Employee Text Messages On Employers Equipment-A Protected Right Of Privacy?
In another case that addresses work place privacy, the United States Supreme Court has granted review of a California case whereby the employer was found liable for reading text messages on an employer-provided two-way pager. Apparently, and with good reason, the employer had a general computer usage policy applicable to all employees that basically stated that the use of such equipment was limited to company business, and that users should have no expectation of privacy or confidentiality when using email or the Internet. Furthermore, the policy was very specific that the using the equipment for personal use was a “significant violation” of the stated policy.
The problem with text messaging, be it a pager or cell phone, are the charges. This particular employer had begun to notice that the amount of charges were increasing each month. After several months the supervisor started to become frustrated with the overage charges for the plaintiff and other employees and decided to review transcripts of the text messages to determine if they were business or personal. The transcripts revealed personal messages sent by the plaintiff to his wife and co-workers, some of which were sexually explicit in nature. The supervisor discussed the matter with the plaintiff and he, and the recipients of the messages, brought suit alleging violation of their privacy rights under the Fourth Amendment and Article 1, Section 1, of the California Constitution.

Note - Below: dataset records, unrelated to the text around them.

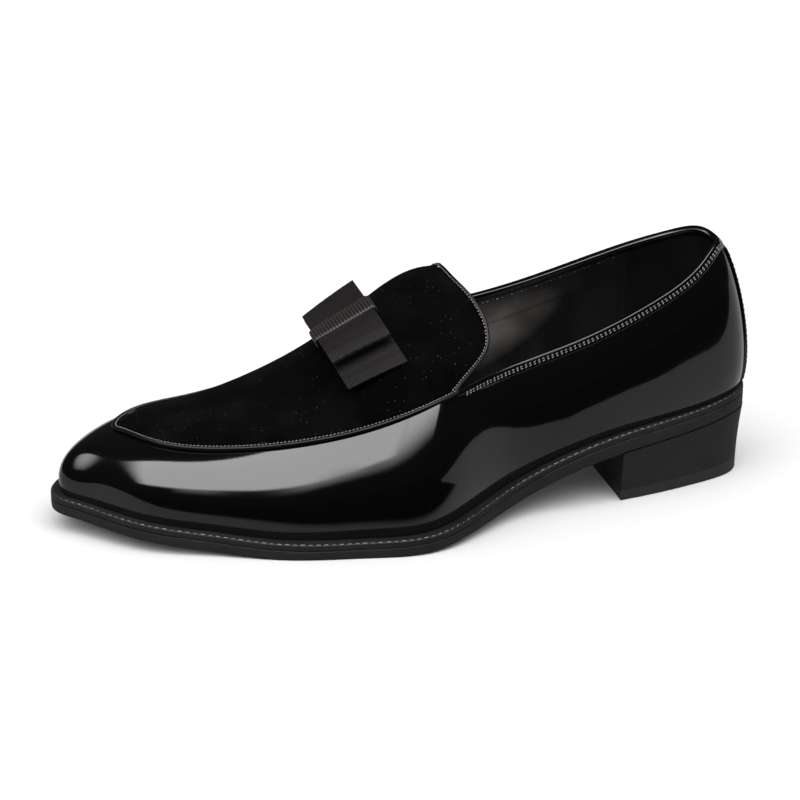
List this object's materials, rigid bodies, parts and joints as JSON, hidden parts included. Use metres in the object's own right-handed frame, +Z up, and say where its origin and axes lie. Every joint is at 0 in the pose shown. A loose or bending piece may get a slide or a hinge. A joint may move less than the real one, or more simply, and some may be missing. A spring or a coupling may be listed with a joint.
{
  "type": "formal slip-on shoe",
  "caption": "Left formal slip-on shoe: patent leather wall, velvet vamp with piped seam, flat ribbon bow, leather sole with a thin edge and a stacked heel.",
  "frame": {"origin": "middle of the bounding box's bottom, on the floor the shoe stands on", "axes": "+Z up, toe towards -Y, outer side of the foot towards +X"},
  "size_m": [0.1132, 0.2976, 0.1029],
  "materials": {
    "patent_leather": "mirror gloss",
    "velvet": "matte cut pile",
    "grosgrain": "ribbed, matte",
    "sole_leather": "satin, inked and burnished edge",
    "lining_leather": "satin"
  },
  "bodies": {
    "root": {"outsole": "sole_leather", "welt": "sole_leather", "heel": "sole_leather", "insole": "lining_leather", "upper": "patent_leather", "velvet_vamp": "velvet", "vamp_piping": "patent_leather", "collar_binding": "patent_leather", "backstay": "patent_leather", "bow_long_ribbon": "grosgrain", "bow_short_ribbon": "grosgrain", "bow_knot": "grosgrain"}
  },
  "joints": []
}
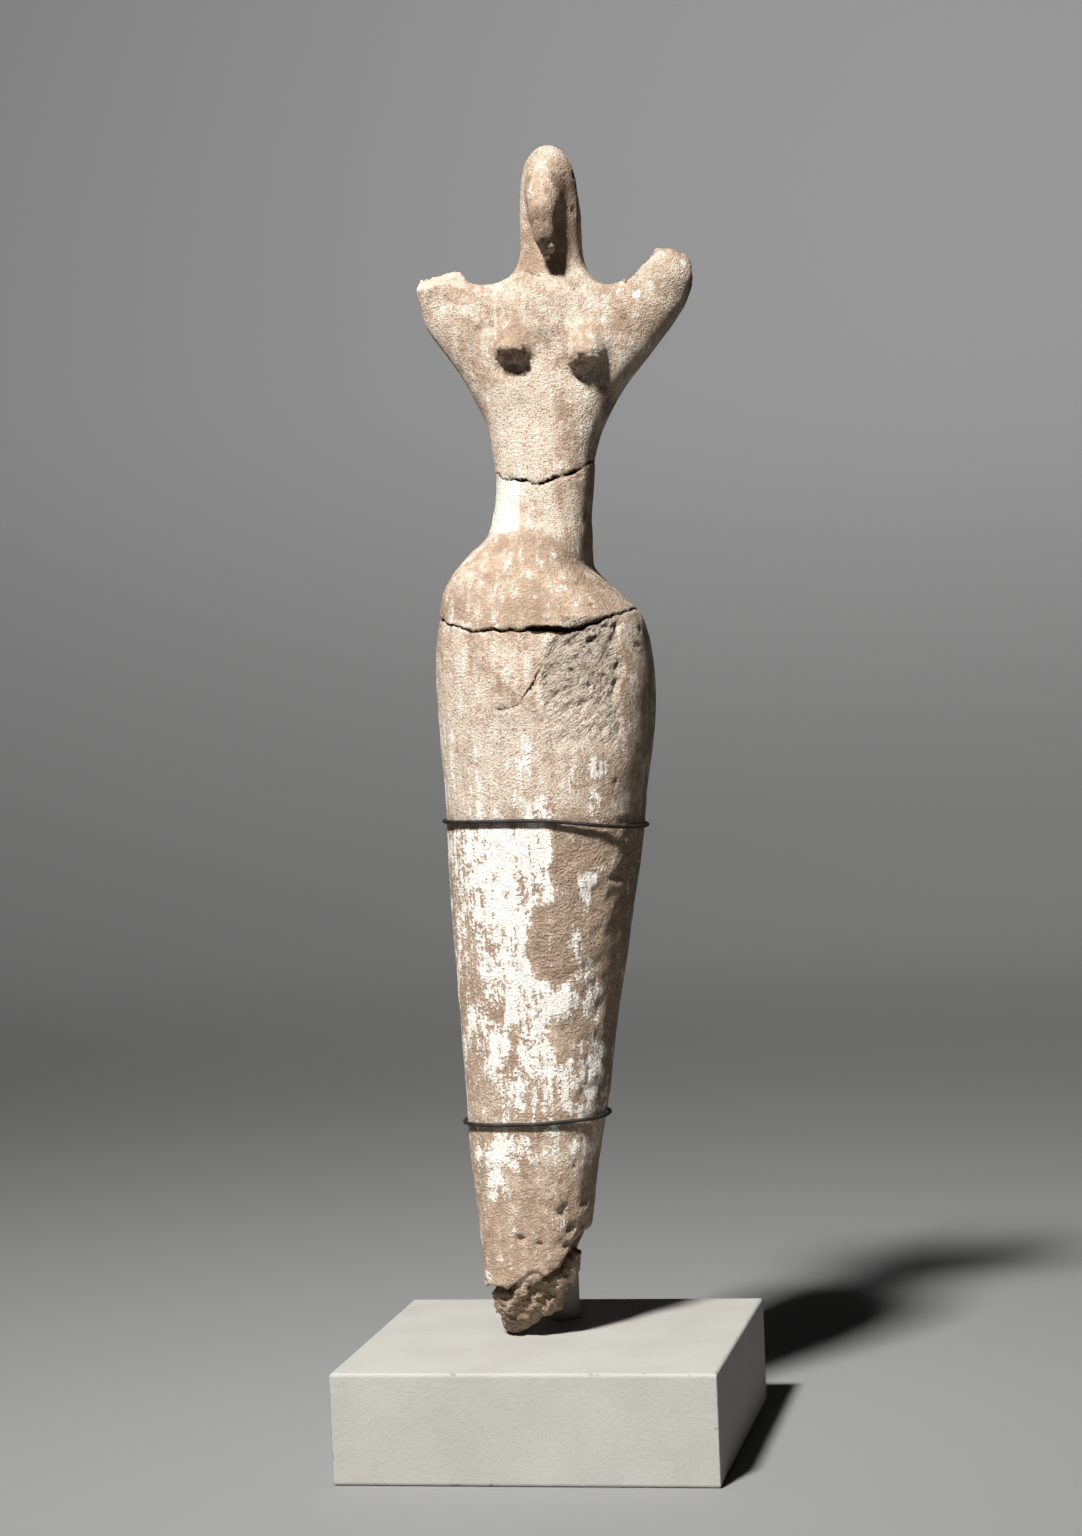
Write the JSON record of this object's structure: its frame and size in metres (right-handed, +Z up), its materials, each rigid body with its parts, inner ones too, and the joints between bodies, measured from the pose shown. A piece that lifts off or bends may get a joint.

The initial superior court decision was in favor of the employer because the jury felt (weighing the difference between the employee’s expectation of privacy and the reasonableness of the search) that the supervisor’s actions were based on trying to determine the basis for the overage charges. Upon review, the Ninth Court Circuit of Appeals reversed the decision because, in their opinion, although the search was intended for a valid reason, the scope of the search as “too broad.” The Court further stated that there was a “less intrusive means” of finding the desired information, such as simply “asking the plaintiff to redact the personal content of any text messages” so that the company could still obtain the desired information.
The U.S. Supreme Court will now make the decision on this one. In the interim, put out a memo (whether you have a computer policy in place or not) that specifically “Text messages on company issued phones, or other such electronic devices, are not private and that the company reserves the right to conduct searches at any time.”
I will keep you posted.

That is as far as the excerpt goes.